### Given task
What do the lines from the top of the data through the line with "loop of tubing." say? Quote them exactly and include both ends.
▽
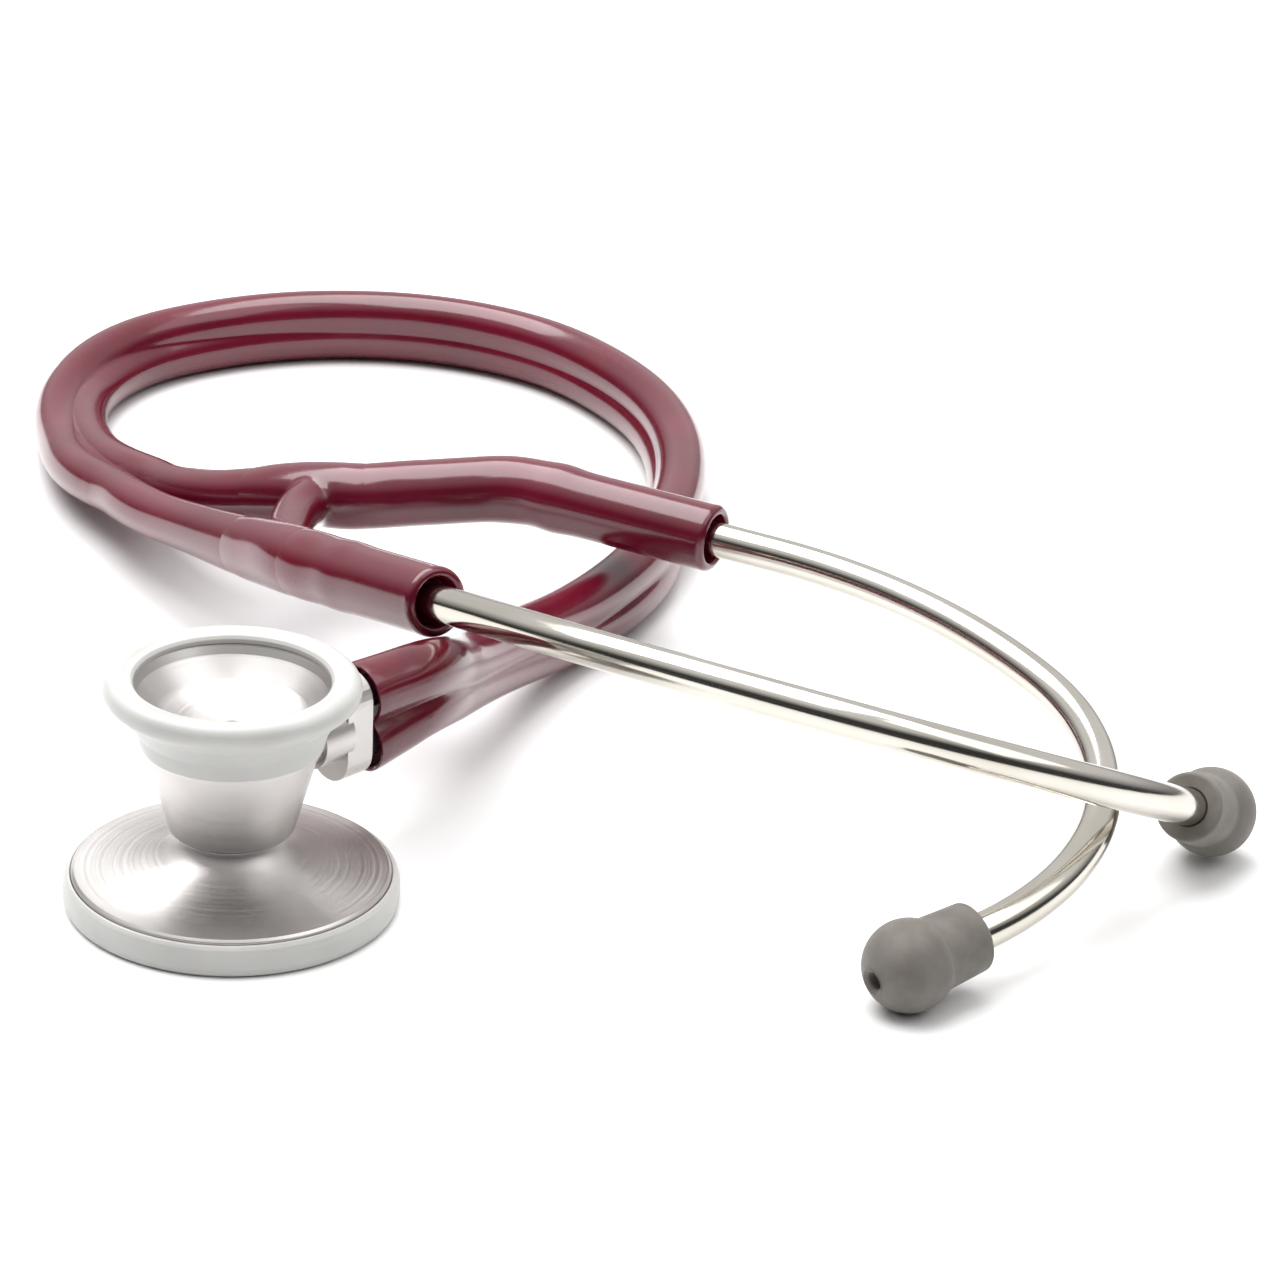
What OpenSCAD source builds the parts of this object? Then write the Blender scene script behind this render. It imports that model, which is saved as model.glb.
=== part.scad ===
// Cardiology stethoscope with a two-sided chestpiece, twin-bore tubing and a sprung yoke.
// Origin: centre of the diaphragm's outer face. +Z up through the bell, +Y towards the loop of tubing.

/* [Chestpiece] */
// Outer diameter of the diaphragm rim
rim_d = 48; // [46:0.5:50]
// Height of the stem axis above the diaphragm face
stem_z = 21; // [20.5:0.1:21.5]
// Direction of the stem in plan, degrees from +X
stem_az = 47; // [40:1:55]
// Outer diameter of the bell's soft ring
bell_d = 36.4; // [35.5:0.1:37]
// Height of the top of the bell ring
bell_top = 35.4; // [34.5:0.1:36.5]

/* [Tubing] */
// Outer diameter of one bore of the twin tube
lobe_d = 8.4; // [8:0.1:8.8]
// Centre spacing of the two bores along the free tube
lobe_gap = 4.2; // [3.8:0.1:4.6]
// Diameter of the twin tube where it is stretched over the nipples
socket_d = 9.4; // [9:0.1:9.8]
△
### Exercise solution
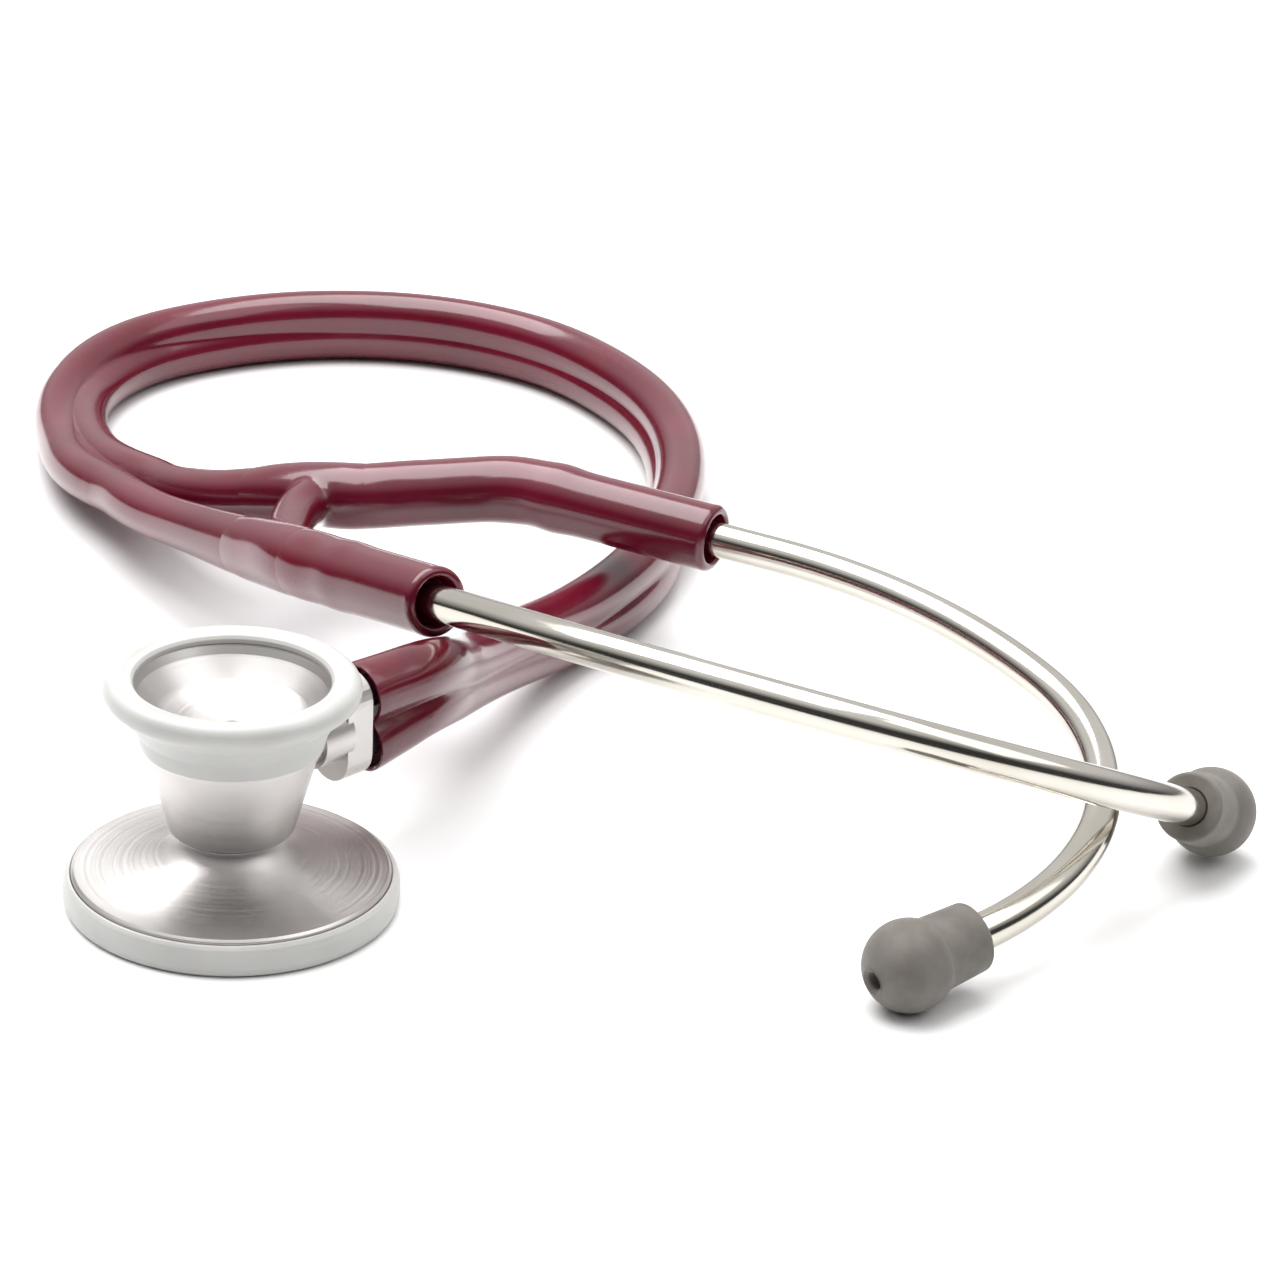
What OpenSCAD source builds the parts of this object? Then write the Blender scene script behind this render. It imports that model, which is saved as model.glb.
=== part.scad ===
// Cardiology stethoscope with a two-sided chestpiece, twin-bore tubing and a sprung yoke.
// Origin: centre of the diaphragm's outer face. +Z up through the bell, +Y towards the loop of tubing.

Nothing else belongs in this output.